Risiken und Gefahren

Mächtige Schwellenländer wie China oder Indien erlassen politische Auflagen, die ausländische Unternehmen zum Outsourcing in ihr Staatsgebiet bewegen. Wer beispielsweise an wichtige Rohstoffe gelangen will (etwa seltene Erden), muss sie auch im Land verwerten und dort produzieren. Oft müssen die Unternehmen Joint Ventures mit lokalen Herstellern eingehen, so dass das Know-How, die Prozesse und Abläufe, ja auch die Preisgestaltung nicht mehr völlig beeinflusst werden kann. Die Arbeit mit lokalen Belegschaften bringt noch zusätzliche Herausforderungen – in China z.B. werden die Mitarbeiter über ein stattliches Personalleasing dem ausländischen Unternehmen vermittelt und sind nie Angestellt des ausländischen Unternehmens. Dadurch greifen westliche Personalentwicklungs- maßnahmen nur teilweise.

Wenn alle Kosten und Risiken betrachtet werden: Währungsschwankungen, Ausfuhrsteuern, Transportkosten, längere Lieferzeiten, aber auch Naturkatastrophen (Japan) und politische Instabilität (Russland) muss die Entscheidung mit größter Vorsicht getroffen werden.

Zusätzlicher Aufwand entsteht beim Low Cost Country Sourcing durch die direkte oder indirekte Überwachung des Lieferanten, des Dienstleisters etwa hinsichtlich garantierter Umwelt- oder Sozialstandards, die die Kunden in den Industrienationen zunehmend sensibel beobachten.

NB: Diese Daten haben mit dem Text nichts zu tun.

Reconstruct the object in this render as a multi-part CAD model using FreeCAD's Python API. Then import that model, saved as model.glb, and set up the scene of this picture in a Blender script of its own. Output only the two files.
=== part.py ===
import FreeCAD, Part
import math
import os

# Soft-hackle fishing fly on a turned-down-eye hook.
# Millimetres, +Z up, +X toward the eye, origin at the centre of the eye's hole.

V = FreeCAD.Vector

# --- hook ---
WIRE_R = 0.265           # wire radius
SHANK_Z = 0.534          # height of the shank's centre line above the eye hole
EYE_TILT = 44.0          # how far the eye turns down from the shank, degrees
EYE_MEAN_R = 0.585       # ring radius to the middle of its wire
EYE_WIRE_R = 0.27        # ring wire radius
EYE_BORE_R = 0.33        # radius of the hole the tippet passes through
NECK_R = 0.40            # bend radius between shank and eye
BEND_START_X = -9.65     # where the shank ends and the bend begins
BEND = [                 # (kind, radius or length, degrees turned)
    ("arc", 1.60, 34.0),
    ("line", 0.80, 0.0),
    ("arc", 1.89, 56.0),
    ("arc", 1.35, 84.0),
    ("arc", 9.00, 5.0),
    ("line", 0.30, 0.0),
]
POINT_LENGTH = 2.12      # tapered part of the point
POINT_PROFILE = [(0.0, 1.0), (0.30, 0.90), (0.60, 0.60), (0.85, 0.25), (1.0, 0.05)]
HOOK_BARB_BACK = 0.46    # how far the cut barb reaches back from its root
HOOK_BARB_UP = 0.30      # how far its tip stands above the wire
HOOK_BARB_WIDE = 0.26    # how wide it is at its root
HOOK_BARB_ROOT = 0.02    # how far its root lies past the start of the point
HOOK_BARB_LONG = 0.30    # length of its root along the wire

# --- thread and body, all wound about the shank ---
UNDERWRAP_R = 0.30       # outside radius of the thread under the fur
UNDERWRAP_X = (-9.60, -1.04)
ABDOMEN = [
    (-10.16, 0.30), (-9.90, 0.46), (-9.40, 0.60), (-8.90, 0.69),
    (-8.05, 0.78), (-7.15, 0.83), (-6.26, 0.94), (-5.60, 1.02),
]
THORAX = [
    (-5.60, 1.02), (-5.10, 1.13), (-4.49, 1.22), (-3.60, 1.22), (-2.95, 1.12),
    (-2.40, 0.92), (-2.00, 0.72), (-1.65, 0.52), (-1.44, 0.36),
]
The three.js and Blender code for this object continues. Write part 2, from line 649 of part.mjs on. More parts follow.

Doch so selbstverständlich, wie das klingt, ist penible Planung in Wahrheit nicht. Übersehen werden vielfach auch die indirekten Folgekosten eines Offshoring Projektes. Dazu gehören beispielsweise mögliche Imageschäden. Allein im August 2007 wurden 20 Millionen Spielzeuge von Mattel zurückbeordert. Offshoring kann sich so als Kostenbumerang erweisen.

Mitbedacht werden muss auch, was die Verlagerung von Aufgaben und Kompetenzen im heimischen Unternehmen auslöst. Wenn plötzlich die deutsche Industrie-Design Verantwortung in ein Billiglohnland verlagert wird, fühlen sich die bisherigen Ingenieure ins falsche Licht gerückt.